DATASET EXCERPT:
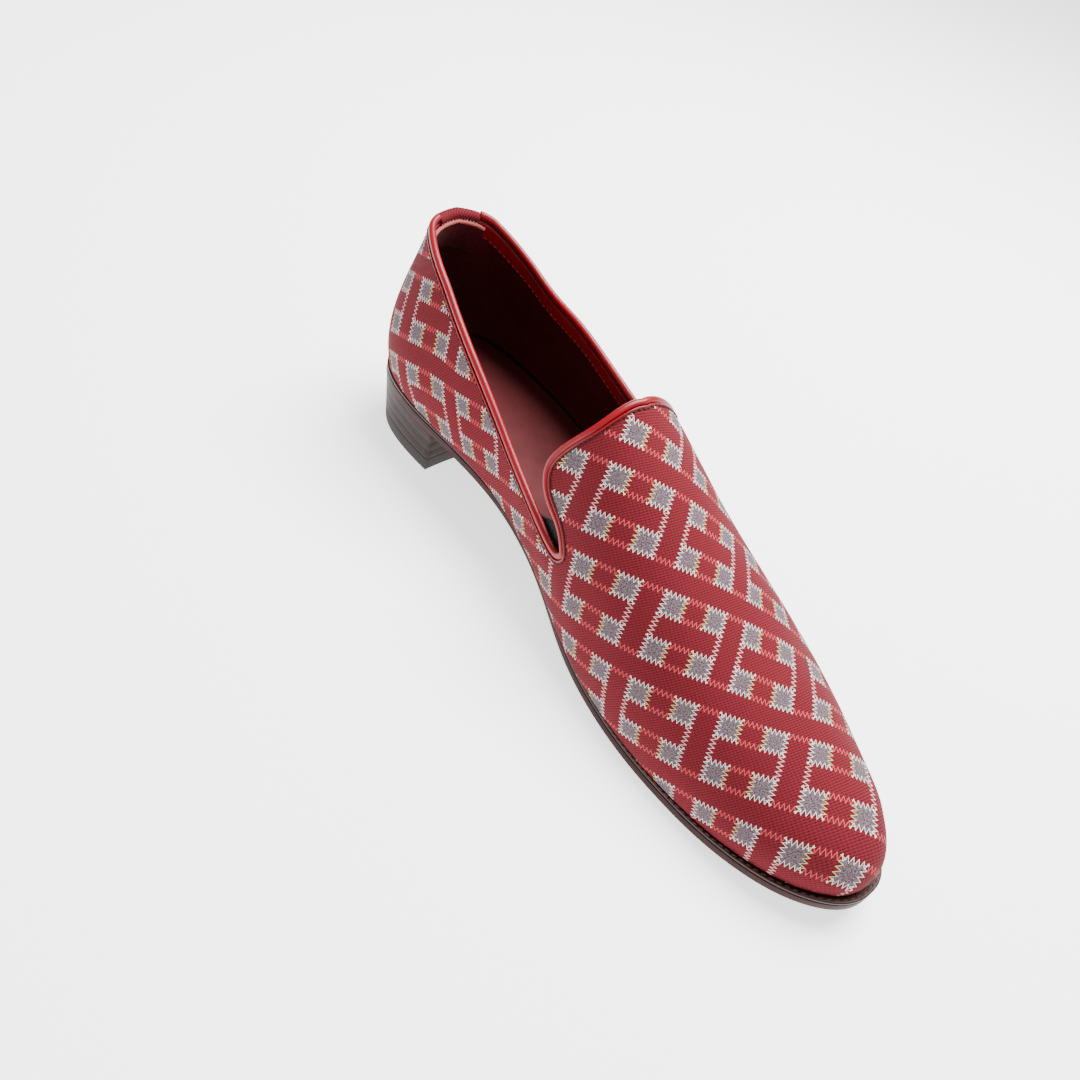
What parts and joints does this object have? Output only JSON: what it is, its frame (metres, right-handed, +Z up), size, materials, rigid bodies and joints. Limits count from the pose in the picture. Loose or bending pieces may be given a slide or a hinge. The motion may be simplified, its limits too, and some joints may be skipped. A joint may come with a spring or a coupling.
{
  "type": "loafer",
  "caption": "Left slip-on shoe with a whole-cut woven check cloth upper, piped topline and side notches, leather sole and low stacked heel",
  "frame": {"origin": "centre of the bounding box in plan, on the floor the shoe stands on", "axes": "+Z up, toe toward -Y, heel toward +Y, inner side of this left shoe toward -X, outer side toward +X"},
  "size_m": [0.0894, 0.2922, 0.0908],
  "materials": {
    "upper": "ribbed woven cloth in red with a grey and pink check",
    "heel_tab": "the same woven cloth",
    "piping": "smooth bright red leather",
    "gore": "black elastic cloth",
    "insole": "undyed leather board",
    "welt": "dark brown leather, stitched",
    "outsole": "dark reddish brown leather",
    "heel_stack": "polished dark stacked leather",
    "heel_top_piece": "black rubber"
  },
  "bodies": {
    "root": {"upper": "upper", "heel_tab": "heel_tab", "piping": "piping", "gore_medial": "gore", "gore_lateral": "gore", "insole": "insole", "welt": "welt", "outsole": "outsole", "heel_stack": "heel_stack", "heel_top_piece": "heel_top_piece"}
  },
  "joints": []
}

TO DO:
Read the data above. Pull out each line in which the string "this" appears.

WRITTEN ANSWER:
What parts and joints does this object have? Output only JSON: what it is, its frame (metres, right-handed, +Z up), size, materials, rigid bodies and joints. Limits count from the pose in the picture. Loose or bending pieces may be given a slide or a hinge. The motion may be simplified, its limits too, and some joints may be skipped. A joint may come with a spring or a coupling.
  "frame": {"origin": "centre of the bounding box in plan, on the floor the shoe stands on", "axes": "+Z up, toe toward -Y, heel toward +Y, inner side of this left shoe toward -X, outer side toward +X"},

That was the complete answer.